Thu, 14 Mar 2002 03:46:44 +0000
So, SBCL. The order of events looks like (1) alpha fp fixes, (2) ppc forward port, (3) threads. As all of these need too much time spent rebuilding SBCL, we may get some cclan/asdf stuff done in the gaps.
More than you wanted to know about Alpha floating point ... and, probably, more than is actually true. I'm not an expert; I may have made bits of this up.
Alpha floating point is IEEE754-compliant. Kind of. Alpha floating point is IEEE754-compliant, if you ask it to be, but not necessarily entirely implemented in hardware. If you want it to handle infinities or denormals or the other difficult stuff, sometimes you'll get a trap to the operating system and the kernel has to fix up the answer. For each instruction, you get a choice of fast/correct tradeoffs: you can elect to deal with infinities correctly or not, and you can elect to handle inexact traps. Or, indeed, not.
It's common for a FPU to have some kind of status word. On the x86, for example, you can use this to say which exceptions you want to get traps for (an exception is a very lightweight thing if you don't trap it: just set a status bit and carry on with a default value. A trap usually involves a trip through the kernel), which exceptions have happened, how to round answers (tip: setting this away from the default mode may cause libm to do things it wasn't expecting. So, in normal use, don't). The Alpha has two. One's hardware and the other's per-process in software (and you need a syscall to get/set it). The hardware one doesn't correspond to IEEE exceptions either.
So, the immediate cause of the flurry of Alpha floating point work was that it failed on (sqrt single-float-positive-infinity).

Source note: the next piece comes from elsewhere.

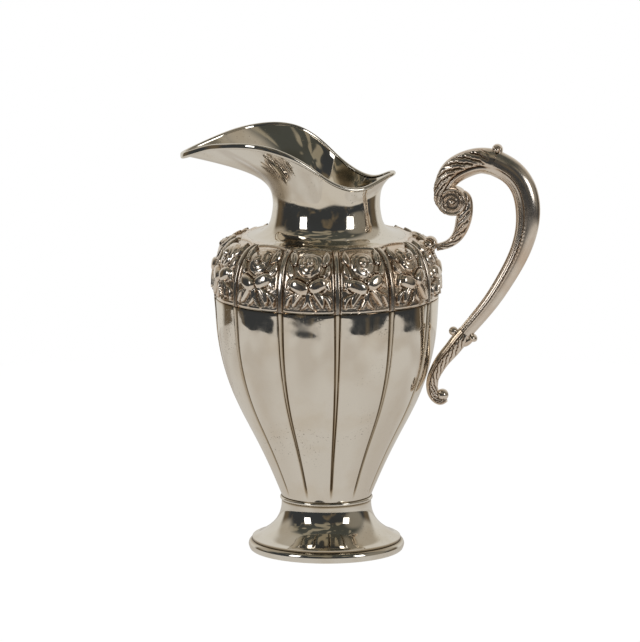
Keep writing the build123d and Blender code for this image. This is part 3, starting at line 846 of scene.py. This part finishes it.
def curled_tip(name, centre, start, radius, thickness, turns, depth):
    """A leaf tip rolled up: a strip that winds in on itself, wider than it is thick."""
    share = np.linspace(0, 1, 40)
    angle = start + share * turns * 2 * pi
    reach = radius * (1 - 0.72 * share)
    middle = np.stack([centre[0] + reach * np.cos(angle), centre[1] + reach * np.sin(angle)], axis=-1)
    size = thickness * (1 - 0.35 * share)
    line = [(x, z, thick, depth * (1 - 0.2 * part)) for (x, z), thick, part in zip(middle, size, share)]
    return limb(name, line, plain, 60, 24)


tip = curled_tip(
    "leaf_tip_curl", (108.4, 260.2), start=-2.3, radius=3.9, thickness=2.5, turns=1.1, depth=7.4
)
tip_core = bud("leaf_tip_bud", (108.8, 0, 260.3), 2.7, (1, 1.5, 1))
fit(tip, CAST_SILVER, "cast_silver", "top_bud")
fit(tip_core, CAST_SILVER, "cast_silver")

# Neck leaf
# The S-shaped casting that runs from the volute down to the shoulder, with small leaflets on
# its outer side.

NECK_LEAF_LINE = [
    (84.4, 232.4, 3.6, 5.4), (88.0, 229.8, 7.4, 7.4), (89.2, 224.0, 9.4, 8.3), (87.9, 215.8, 10.6, 8.4),
    (85.9, 208.4, 9.2, 7.8), (82.6, 202.6, 7.3, 7.0), (77.4, 198.6, 5.9, 6.4), (70.8, 196.6, 5.2, 6.0),
]


def neck_leaf_relief(far, across, side):
    """Short leaflets on the outer half, a raised line along the inner one."""
    outer = -across
    cover = leaflets(far, outer, step=6.0, slant=9.0, rise=1.1, low=-0.62, high=0.8)
    return cover - 0.25 + ridge(outer, -0.72, 0.1, 0.4)


neck_leaf = limb("neck_leaf_casting", NECK_LEAF_LINE, neck_leaf_relief, 150, 80)
fit(neck_leaf, CAST_SILVER, "cast_silver", "handle_neck_leaf")

# Shoulder bud
# The lower end of the neck leaf, curled round a bud that is soldered to the shoulder.

shoulder_ball = bud("shoulder_bud_ball", (65.2, 0, 198.3), 3.9, (1, 1.25, 1))
shoulder_curl = curled_tip(
    "shoulder_bud_curl", (65.7, 199.2), start=-0.9, radius=4.4, thickness=2.8, turns=1.0, depth=8.0
)
fit(shoulder_ball, CAST_SILVER, "cast_silver", "shoulder_bud")
fit(shoulder_curl, CAST_SILVER, "cast_silver")

# Tail
# The lower casting: a leaf sleeve over the end of the grip, a stem that touches the body and
# a tail that curls round a ball.

TAIL_LINE = [
    (89.0, 142.2, 9.9, 9.8), (85.7, 138.2, 10.8, 10.4), (80.4, 131.2, 10.6, 10.2), (74.8, 124.4, 9.8, 9.4),
    (70.6, 117.4, 8.8, 8.6), (68.0, 110.6, 8.0, 7.9), (67.9, 104.6, 7.6, 7.7), (69.8, 99.9, 6.6, 7.5),
    (73.4, 97.5, 5.2, 7.1), (76.8, 98.8, 4.0, 6.6),
]


def tail_relief(far, across, side):
    """A plain band towards the body, and toothed leaflets over the outer side."""
    outer = -across
    cover = leaflets(far, outer, step=5.6, slant=-12.0, rise=1.2, low=-0.25, high=0.95)
    spine = ridge(outer, -0.36, 0.09, 0.4) + ridge(outer, -0.22, 0.07, -0.45)
    return np.clip(far / 3, 0, 1) * (cover - 0.25) + spine


tail = limb("tail_casting", TAIL_LINE, tail_relief, 200, 88)
tail_ball = bud("tail_ball", (74.5, 0, 101.7), 3.9, (1, 1.1, 1))
fit(tail, CAST_SILVER, "cast_silver", "handle_tail")
fit(tail_ball, CAST_SILVER, "cast_silver")

# Calyx buds
# Where the sleeve ends, one lobe of the leaf holds a ball and the other turns outwards.

inner_ball = bud("calyx_inner_ball", (81.4, 0, 143.0), 2.9, (1, 1.1, 1))
inner_curl = curled_tip(
    "calyx_inner_curl", (81.3, 142.4), start=-1.2, radius=2.9, thickness=1.7, turns=0.8, depth=5.0
)
outer_lip = bud("calyx_outer_lip", (93.9, 0, 139.2), 2.7, (1.15, 1.5, 0.9), 0.7)
outer_stalk = bud("calyx_outer_stalk", (90.6, 0, 137.0), 4.0, (1.3, 1.0, 0.66), -0.75)
fit(inner_ball, CAST_SILVER, "cast_silver", "calyx_inner_bud")
fit(inner_curl, CAST_SILVER, "cast_silver")
fit(outer_lip, CAST_SILVER, "cast_silver", "calyx_outer_bud")
fit(outer_stalk, CAST_SILVER, "cast_silver")

# Studio
# The pitcher stands on a round pale table in a dim room, before a pale backdrop, between two
# windows. The camera sees the table and the room behind it as white, and the silver sees the
# table glow with painted pools of light and shade.

VIEW_TURN = radians(9.4)
VIEW_DROP = radians(10.5)
VIEW_DISTANCE, VIEW_HEIGHT, VIEW_LEFT = 4.5, 0.981, 0.0041
VIEW_LENS = 404.5
TABLE_RADIUS, TABLE_BACK = 0.61, 0.05
PAPER = (0.74, 0.725, 0.70)
PAPER_SHADED, PAPER_LIT = (0.60, 0.56, 0.515), (0.70, 0.675, 0.64)
ROOM_DIM, ROOM_CLUTTER = (0.040, 0.043, 0.046), (0.15, 0.12, 0.08)
ROOM_SIDES = (0.12, 0.092, 0.06)
CEILING = (0.065, 0.068, 0.060)
CEILING_LIT = (0.28, 0.25, 0.19)
CEILING_BEHIND = (0.42, 0.385, 0.33)
RIGHT_WALL = (0.23, 0.21, 0.175)
BACKDROP = (0.66, 0.64, 0.60)
PAST_TABLE = (0.60, 0.565, 0.515)
SEEN_WHITE = (1.0, 1.0, 1.0)

to_camera = np.array([sin(VIEW_TURN), -cos(VIEW_TURN), 0])
to_right = np.array([cos(VIEW_TURN), sin(VIEW_TURN), 0])

camera_data = bpy.data.cameras.new("photo_camera")
camera_data.lens = VIEW_LENS
camera_data.sensor_width = 36
camera_data.clip_start, camera_data.clip_end = 0.1, 50
camera = bpy.data.objects.new("photo_camera", camera_data)
bpy.context.collection.objects.link(camera)
camera.location = to_camera * VIEW_DISTANCE - to_right * VIEW_LEFT + [0, 0, VIEW_HEIGHT]
camera.rotation_euler = (pi / 2 - VIEW_DROP, 0, VIEW_TURN)
bpy.context.scene.camera = camera

bpy.ops.object.select_all(action="DESELECT")
bpy.ops.mesh.primitive_circle_add(
    vertices=180, radius=TABLE_RADIUS, fill_type="NGON", location=tuple(-TABLE_BACK * to_camera)
)
bpy.ops.object.transform_apply(location=True, rotation=True, scale=True)
table = bpy.context.object
table.name = "studio_table"
paper = bpy.data.materials.new("white_paper")
paper.use_nodes = True
tree = paper.node_tree
paper_surface = tree.nodes["Principled BSDF"]
paper_surface.inputs["Base Color"].default_value = (*PAPER, 1)
paper_surface.inputs["Roughness"].default_value = 0.9


def patches(place, low, high, **noise):
    """Soft patches of noise, from 0 below the low limit to 1 above the high."""
    grain = node(tree, "ShaderNodeTexNoise", **noise)
    limits = node(tree, "ShaderNodeMapRange", From_Min=low, From_Max=high)
    tree.links.new(place, grain.inputs["Vector"])
    tree.links.new(grain.outputs["Fac"], limits.inputs["Value"])
    return limits.outputs["Result"]


def over(factor, below, above):
    """One colour laid over another where the factor is 1."""
    mix = node(tree, "ShaderNodeMix", data_type="RGBA")
    tree.links.new(factor, mix.inputs["Factor"])
    for socket, value in (("A", below), ("B", above)):
        if isinstance(value, tuple):
            mix.inputs[socket].default_value = (*value, 1)
        else:
            tree.links.new(value, mix.inputs[socket])
    return mix.outputs["Result"]


def laid_over(ray, share, below, above):
    """One shader laid over another for one kind of ray, by its share."""
    part = node(tree, "ShaderNodeMath", operation="MULTIPLY")
    part.inputs[1].default_value = share
    mix = node(tree, "ShaderNodeMixShader")
    tree.links.new(rays.outputs[ray], part.inputs[0])
    tree.links.new(part.outputs["Value"], mix.inputs["Fac"])
    tree.links.new(below, mix.inputs[1])
    tree.links.new(above, mix.inputs[2])
    return mix.outputs["Shader"]


rays = node(tree, "ShaderNodeLightPath")
seen_white = node(tree, "ShaderNodeEmission", Strength=1.07)
# Seen in the silver, the table mostly glows: painted light, in soft pools of painted light and painted
# shade.
table_glow_in_silver = node(tree, "ShaderNodeEmission", Strength=1.0)
on_paper = node(tree, "ShaderNodeTexCoord").outputs["Object"]
painted_light_pools = patches(on_paper, 0.38, 0.62, Scale=4.5, Detail=0.5)
tree.links.new(over(painted_light_pools, PAPER_SHADED, PAPER_LIT), table_glow_in_silver.inputs["Color"])
in_silver = laid_over("Is Glossy Ray", 0.75, paper_surface.outputs["BSDF"], table_glow_in_silver.outputs["Emission"])
on_picture = laid_over("Is Camera Ray", 0.93, in_silver, seen_white.outputs["Emission"])
tree.links.new(on_picture, tree.nodes["Material Output"].inputs["Surface"])
table.data.materials.append(paper)

world = bpy.data.worlds.new("studio_room")
world.use_nodes = True
bpy.context.scene.world = world
tree = world.node_tree
background = tree.nodes["Background"]
direction = node(tree, "ShaderNodeTexCoord").outputs["Generated"]


def facing(way, low, high):
    """How far a direction turns towards a way, from 0 below the low limit to 1 above the high."""
    dot = node(tree, "ShaderNodeVectorMath", operation="DOT_PRODUCT")
    dot.inputs[1].default_value = [float(value) for value in way]
    tree.links.new(direction, dot.inputs[0])
    limits = node(tree, "ShaderNodeMapRange", From_Min=low, From_Max=high)
    limits.interpolation_type = "SMOOTHSTEP"
    tree.links.new(dot.outputs["Value"], limits.inputs["Value"])
    return limits.outputs["Result"]


up, down = (0, 0, 1), (0, 0, -1)
to_right_wall = to_right * 0.90 + to_camera * 0.26 + [0, 0, 0.34]
clutter = patches(direction, 0.56, 0.74, Scale=3.0, Detail=2.5)
lamps = patches(direction, 0.55, 0.60, Scale=2.2, Detail=1.0, Distortion=1.2)
high_behind = node(tree, "ShaderNodeMath", operation="MULTIPLY")
tree.links.new(facing(up, 0.15, 0.45), high_behind.inputs[0])
tree.links.new(facing(-to_camera, -0.05, 0.35), high_behind.inputs[1])

room = over(clutter, ROOM_DIM, ROOM_CLUTTER)
room = over(facing(to_camera, -0.45, -0.18), ROOM_SIDES, room)
room = over(facing(up, 0.50, 0.75), room, CEILING)
room = over(facing(up, 0.45, 0.6), room, over(lamps, room, CEILING_LIT))
room = over(high_behind.outputs["Value"], room, CEILING_BEHIND)
room = over(facing(to_right_wall, 0.84, 0.95), room, RIGHT_WALL)
room = over(facing(to_camera, -0.72, -0.56), BACKDROP, room)
room = over(facing(down, 0.30, 0.33), room, PAST_TABLE)
seen = node(tree, "ShaderNodeLightPath").outputs["Is Camera Ray"]
tree.links.new(over(seen, room, SEEN_WHITE), background.inputs["Color"])

WINDOW_AWAY, WINDOW_UP = 0.90, 0.41
WINDOW_SIZE = (0.24, 0.34)
WINDOW_TILT = 0.25
WINDOW_POWER = 0.8


def window(name, turn):
    """A tall window that lights the pitcher from one side of the camera."""
    lamp = bpy.data.lights.new(name, "AREA")
    lamp.shape = "RECTANGLE"
    lamp.size, lamp.size_y = WINDOW_SIZE
    lamp.energy = WINDOW_POWER
    piece = bpy.data.objects.new(name, lamp)
    bpy.context.collection.objects.link(piece)
    bearing = VIEW_TURN + turn
    away = np.array([sin(bearing), -cos(bearing), 0])
    piece.location = away * WINDOW_AWAY + [0, 0, WINDOW_UP]
    piece.rotation_euler = (pi / 2 - WINDOW_TILT, 0, bearing)


window("left_window", radians(-49))
window("right_window", radians(51))
bpy.context.scene.view_settings.view_transform = "Standard"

- Problem 1 was that we were getting 0.0 as an answer. This turns out to be because all the floating point traps were wrong, causing it to trap, and the trap was set to userspace as a SIGFPE, and we had a stub handler that just did nothing. So, alter all the fpu trap bits to refer to the software fp_control word instead of the harddware fpcr. Write some ffi calls to do the actual get/set
- Now we're getting invalid-operation trap instead of 0.0. This is because to calculate square roots of single-precision numbers in SBCL, we coerce to double, call libm, and coerce back. The second coercion was trapping. Investigation showed that it wasn't using the _s suffix that enables software completion
- Now we get stupidly wrong answers which differ each time. This is because the traps are imprecise, meaning they may be delivered some time later. To find the bogus code, the kernel has to track backwards from the place it was awoken, looking for it. This has two implications (well, more than that actually, but two of immediate relevance) for generated code: if you want software completion, you can't reuse the registers in any of the code immediately following (clobbering the input register is a nono too; no cvtts_sui $f1,$f1) and you can't branch. The 'at risk' part is called the trap shadow, and there are various rules for working out how long it might be. And yes, our coercion operation is doing all of these things wrong.
I hope it's working correctly now. It passes tests, anyway, for what that's worth. If you don't know much about FP and are vaguely interested in it, google for ``William Kahan''. He's dead cool.
Non-geek activities: I bought a headphone adapter for my guitar amp the other day. At last I can practice late at night with it turned up :-)